↓
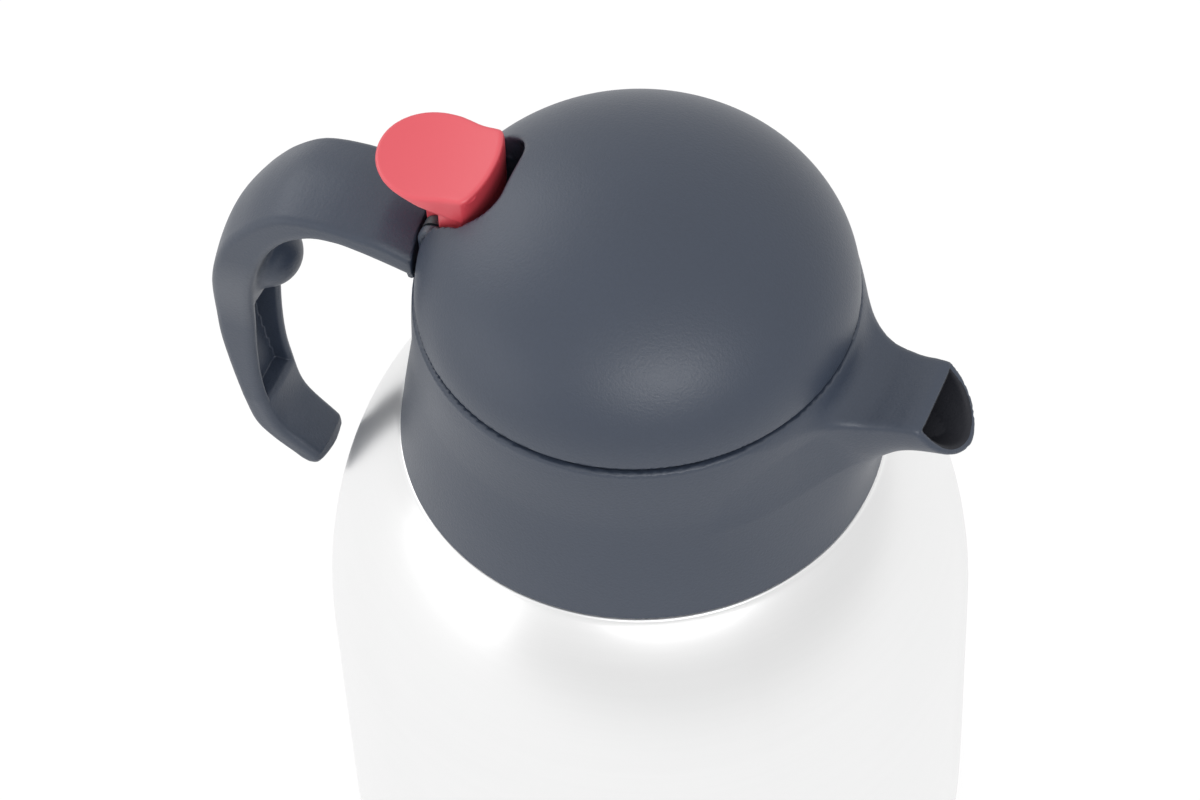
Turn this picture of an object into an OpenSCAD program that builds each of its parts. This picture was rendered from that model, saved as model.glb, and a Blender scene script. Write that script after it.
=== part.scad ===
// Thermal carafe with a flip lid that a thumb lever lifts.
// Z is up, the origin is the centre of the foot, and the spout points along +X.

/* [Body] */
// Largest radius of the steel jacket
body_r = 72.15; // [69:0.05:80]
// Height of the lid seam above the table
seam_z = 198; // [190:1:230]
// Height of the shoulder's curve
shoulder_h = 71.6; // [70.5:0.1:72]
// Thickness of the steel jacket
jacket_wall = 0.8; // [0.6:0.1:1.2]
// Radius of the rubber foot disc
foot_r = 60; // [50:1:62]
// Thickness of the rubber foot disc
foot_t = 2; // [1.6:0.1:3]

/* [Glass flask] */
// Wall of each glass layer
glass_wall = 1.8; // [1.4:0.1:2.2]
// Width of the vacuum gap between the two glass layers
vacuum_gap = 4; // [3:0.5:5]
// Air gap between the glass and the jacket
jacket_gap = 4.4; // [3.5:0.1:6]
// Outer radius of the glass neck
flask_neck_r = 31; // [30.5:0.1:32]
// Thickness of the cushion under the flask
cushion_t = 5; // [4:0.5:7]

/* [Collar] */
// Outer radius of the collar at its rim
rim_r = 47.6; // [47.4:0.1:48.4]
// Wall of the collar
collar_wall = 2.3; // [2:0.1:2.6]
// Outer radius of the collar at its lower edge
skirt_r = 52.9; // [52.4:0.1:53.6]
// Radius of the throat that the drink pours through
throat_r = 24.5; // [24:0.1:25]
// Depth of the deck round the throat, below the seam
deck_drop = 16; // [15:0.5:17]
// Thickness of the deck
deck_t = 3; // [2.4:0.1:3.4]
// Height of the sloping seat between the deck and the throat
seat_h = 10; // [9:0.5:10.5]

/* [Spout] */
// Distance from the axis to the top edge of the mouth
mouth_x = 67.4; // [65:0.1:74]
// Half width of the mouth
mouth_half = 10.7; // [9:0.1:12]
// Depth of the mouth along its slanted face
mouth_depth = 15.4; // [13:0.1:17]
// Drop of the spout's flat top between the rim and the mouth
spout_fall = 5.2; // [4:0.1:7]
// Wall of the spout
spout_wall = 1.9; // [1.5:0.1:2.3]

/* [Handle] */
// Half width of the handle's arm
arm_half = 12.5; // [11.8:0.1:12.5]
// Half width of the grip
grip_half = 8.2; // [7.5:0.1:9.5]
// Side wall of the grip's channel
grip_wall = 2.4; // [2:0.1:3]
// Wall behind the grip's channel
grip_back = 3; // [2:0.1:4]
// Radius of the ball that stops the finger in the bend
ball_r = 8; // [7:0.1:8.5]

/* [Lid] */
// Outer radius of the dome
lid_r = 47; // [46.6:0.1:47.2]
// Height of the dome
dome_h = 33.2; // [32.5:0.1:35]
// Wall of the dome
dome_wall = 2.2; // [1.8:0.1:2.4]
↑
### EXERCISE INSTRUCTIONS
Looking at the material above, please copy exactly every line from its first line through the line containing "foot_t = 2; // [1.6:0.1:3]", with both ends included and nothing else.

### SOLUTION TO THE PROBLEM
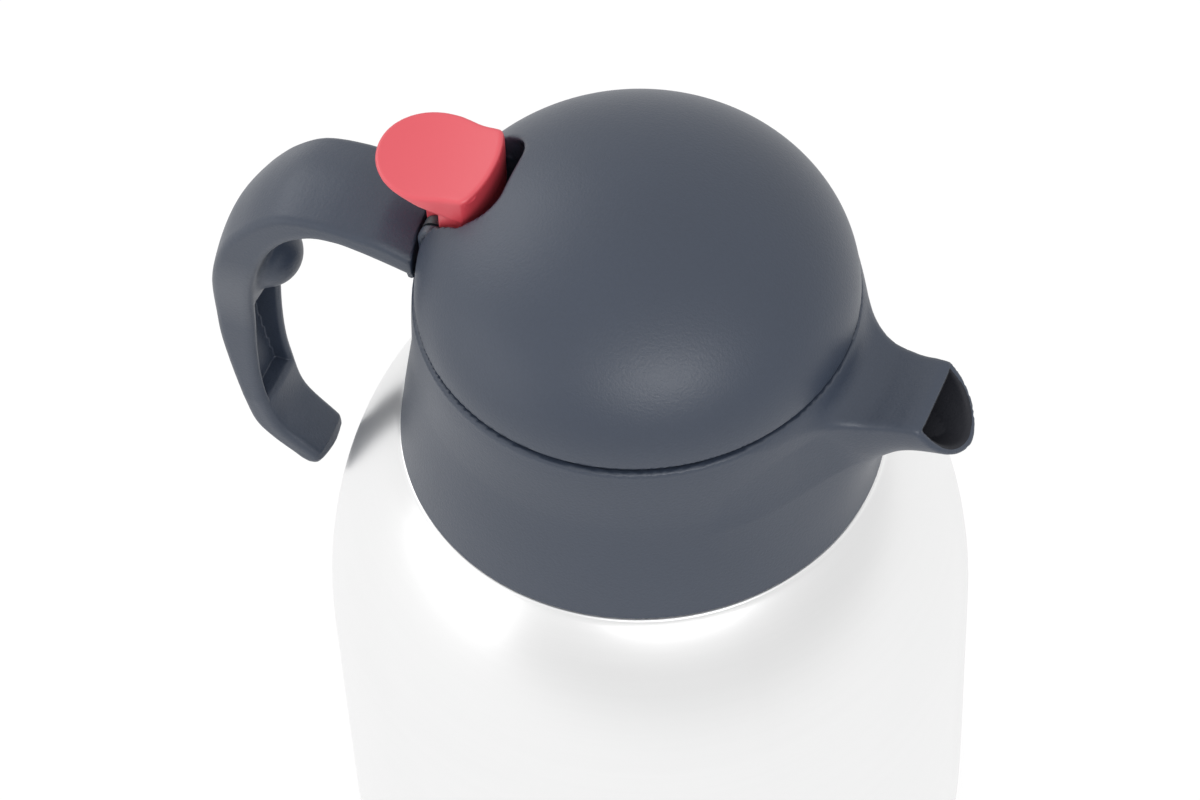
Turn this picture of an object into an OpenSCAD program that builds each of its parts. This picture was rendered from that model, saved as model.glb, and a Blender scene script. Write that script after it.
=== part.scad ===
// Thermal carafe with a flip lid that a thumb lever lifts.
// Z is up, the origin is the centre of the foot, and the spout points along +X.

/* [Body] */
// Largest radius of the steel jacket
body_r = 72.15; // [69:0.05:80]
// Height of the lid seam above the table
seam_z = 198; // [190:1:230]
// Height of the shoulder's curve
shoulder_h = 71.6; // [70.5:0.1:72]
// Thickness of the steel jacket
jacket_wall = 0.8; // [0.6:0.1:1.2]
// Radius of the rubber foot disc
foot_r = 60; // [50:1:62]
// Thickness of the rubber foot disc
foot_t = 2; // [1.6:0.1:3]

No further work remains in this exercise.